While there's no such thing as a risk-free investment, general obligation bonds were once thought to come pretty close. Unlike revenue bonds, which are municipal bonds backed by specific, defined revenue streams, general obligation bonds are backed by the full faith and credit of the issuing party. What this means is that municipalities that issue general obligation bonds are obligated to use all of their available resources and taxing power to make good on their payments to bondholders.


For that reason, defaults on general obligation bonds have historically been rare. No state has defaulted on a general obligation bond payment since 1933, and since the 1970s, there have been just five defaults on general obligation bonds -- that is, up until last week, when Puerto Rico defaulted on its general obligation debt, marking the first occasion since the Great Depression that a state or state-like entity has failed to make this type of payment.

A not-so-solid investment?

The news of the default wasn't exactly shocking. Puerto Rico's debt has been spiraling out of control for years. Since 2015, Governor Alejandro Garcia Padilla has proclaimed repeatedly that the island's bondholder obligations simply aren't payable. On July 1, Puerto Rico missed an estimated $911 million in bond payments, almost all of which was due to holders of the island's general obligation debt.

The issue at hand, however, is about much more than just a missed payment. It's about the fact that general obligation bonds may not be as sacrosanct as investors once thought. Not only did Puerto Rico fail to make its recent interest payment -- a payment that was supposed to trump all other disbursements, including those owed to police, teachers, and emergency personnel -- but as part of its current restructuring efforts, it's proposing to offer general obligation bondholders just 83.5% of what they're due.

Though the recent default was highly anticipated, and as such, hasn't rocked the municipal bond market too heavily, the whole situation calls the safety of general obligation bonds into question. While some might argue that Puerto Rico is in a unique situation (what with it being a commonwealth and therefore ineligible for Chapter 9 bankruptcy), the fact that its bondholders are facing significant losses means that future investors might rethink the value of buying general obligation bonds.

While municipal bonds offer certain advantages -- namely, the fact that they're exempt from federal taxes, and in some cases, states and local taxes, as well -- they've historically offered lower returns than corporate bonds. Thanks to Puerto Rico's recent shenanigans, investors may be less enthralled by lower-yielding securities that are supposedly backed by the full faith and credit of the issuing parties -- which, as we've just learned, doesn't always amount to much in practice.

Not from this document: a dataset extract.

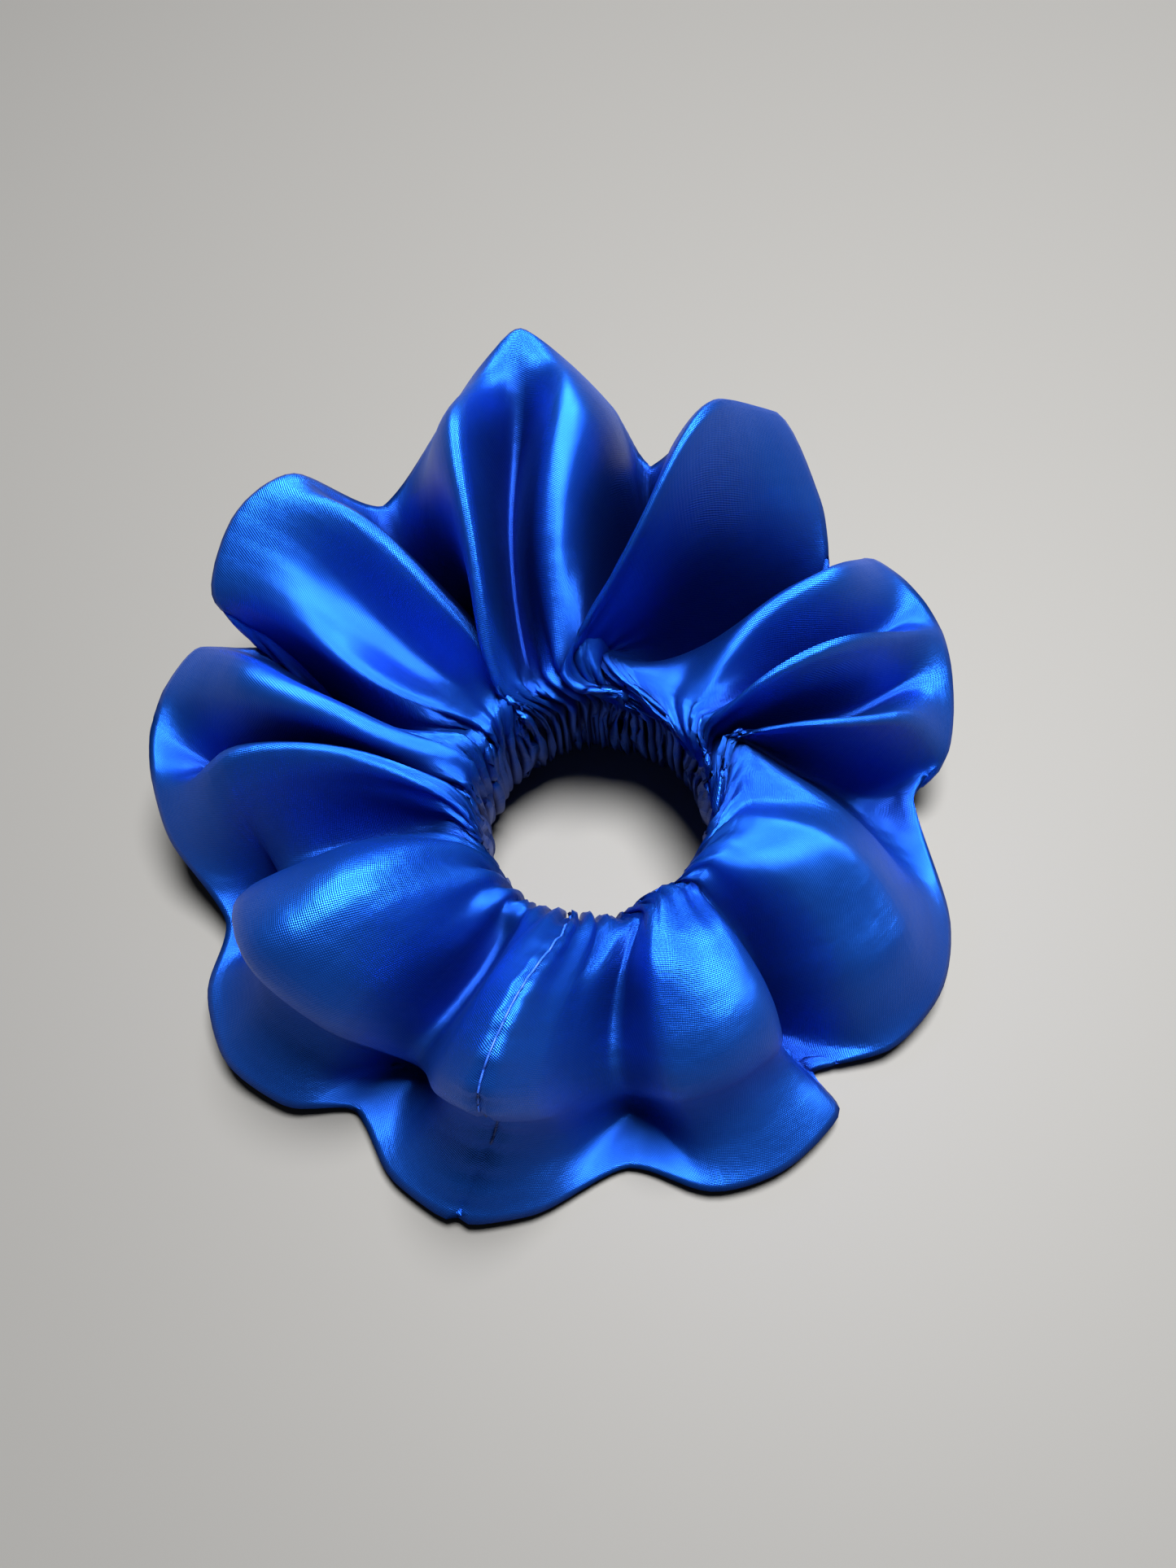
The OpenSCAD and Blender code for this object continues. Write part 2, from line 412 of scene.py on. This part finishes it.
def gather(x):
    """The small gathers that the elastic draws into the cloth, of uneven width and depth."""
    ns, nv = x.shape[:2]
    turn = 2 * np.pi * np.arange(ns)[:, None] / ns
    away = np.abs(np.arange(nv) - nv // 2)[None, :] * TUBE_GIRTH / nv
    phase = GATHERS * turn + 1.7 * np.sin(7 * turn + 0.05 * away) + 0.9 * np.sin(17 * turn - 0.08 * away)
    depth = GATHER_DEPTH * (0.75 + 0.25 * np.sin(11 * turn + 1.0)) * np.exp(-(away / GATHER_REACH) ** 2)
    return x + grid_normals(x) * (depth * np.sin(phase))[..., None]


def sew(x):
    """Draw the cloth in along its seams, with small puckers beside the closing seam."""
    ns, nv = x.shape[:2]
    row = np.arange(ns)
    aside = np.minimum(row, ns - row)[:, None] * TUBE_LENGTH / ns
    along_v = np.arange(nv)[None, :] * TUBE_GIRTH / nv
    puckers = 0.4 * np.cos(2 * np.pi * along_v / PUCKER) * np.exp(-(aside / 4) ** 2)
    closing = puckers - 0.9 * np.exp(-aside ** 2)
    from_long = np.abs(np.arange(nv) - round(LONG_SEAM * nv))[None, :] * TUBE_GIRTH / nv
    return x + grid_normals(x) * (closing - 0.4 * np.exp(-from_long ** 2))[..., None]


# ---------------------------------------------------------------- meshes


def grid_normals(x):
    n = np.cross(np.roll(x, -1, 0) - np.roll(x, 1, 0), np.roll(x, -1, 1) - np.roll(x, 1, 1))
    return n / (np.linalg.norm(n, axis=2, keepdims=True) + 1e-9)


def new_object(name, verts, faces, material):
    mesh = bpy.data.meshes.new(name)
    mesh.from_pydata([tuple(v) for v in verts], [], faces)
    mesh.materials.append(material)
    mesh.polygons.foreach_set("use_smooth", [True] * len(mesh.polygons))
    mesh.update()
    obj = bpy.data.objects.new(name, mesh)
    bpy.context.scene.collection.objects.link(obj)
    return obj


def torus_faces(ns, nv, first, flip):
    i = np.repeat(np.arange(ns), nv)
    j = np.tile(np.arange(nv), ns)
    a, b = first + i * nv + j, first + (i + 1) % ns * nv + j
    c, d = first + (i + 1) % ns * nv + (j + 1) % nv, first + i * nv + (j + 1) % nv
    return np.stack([a, d, c, b] if flip else [a, b, c, d], axis=1)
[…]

Leaving bondholders out in the cold

Current holders of Puerto Rico's general obligation bonds are, at least for the moment, stuck without much recourse. On June 30, President Obama signed legislation calling for a federal oversight board to take control of Puerto Rico's finances, and oversee a restructuring of its $70 billion in debt. The board will be tasked with helping the commonwealth take control of its finances, and reduce its outstanding debt load.

It's unlikely that a restructuring will be finalized prior to year's end, which means that, for now, all bondholders can do is sit back and wait. Obama's legislation currently prohibits bondholders from filing lawsuits against the island -- a move previously employed by hedge funds in an attempt to minimize losses.

The question of recovery

It's too soon to tell how much of a haircut Puerto Rico's general obligation bondholders will wind up taking in the long run. Historically, the recovery rate -- the extent to which bondholders ultimately collect what they're owed -- for general obligation bonds has been close to 100%, but investors in Puerto Rico should by no means expect a full recovery.

Moving forward

The one thing we can all learn from Puerto Rico is that, even when it comes to general obligation bonds, there's no such thing as a guarantee. While some might argue that Puerto Rico is truly an extreme scenario, there's no telling when another municipality's full faith and credit will be called into question, and how much of a hit its general obligation bondholders will take in the process. Do your research on the feasibility of a municipality being able to repay its debts before buying.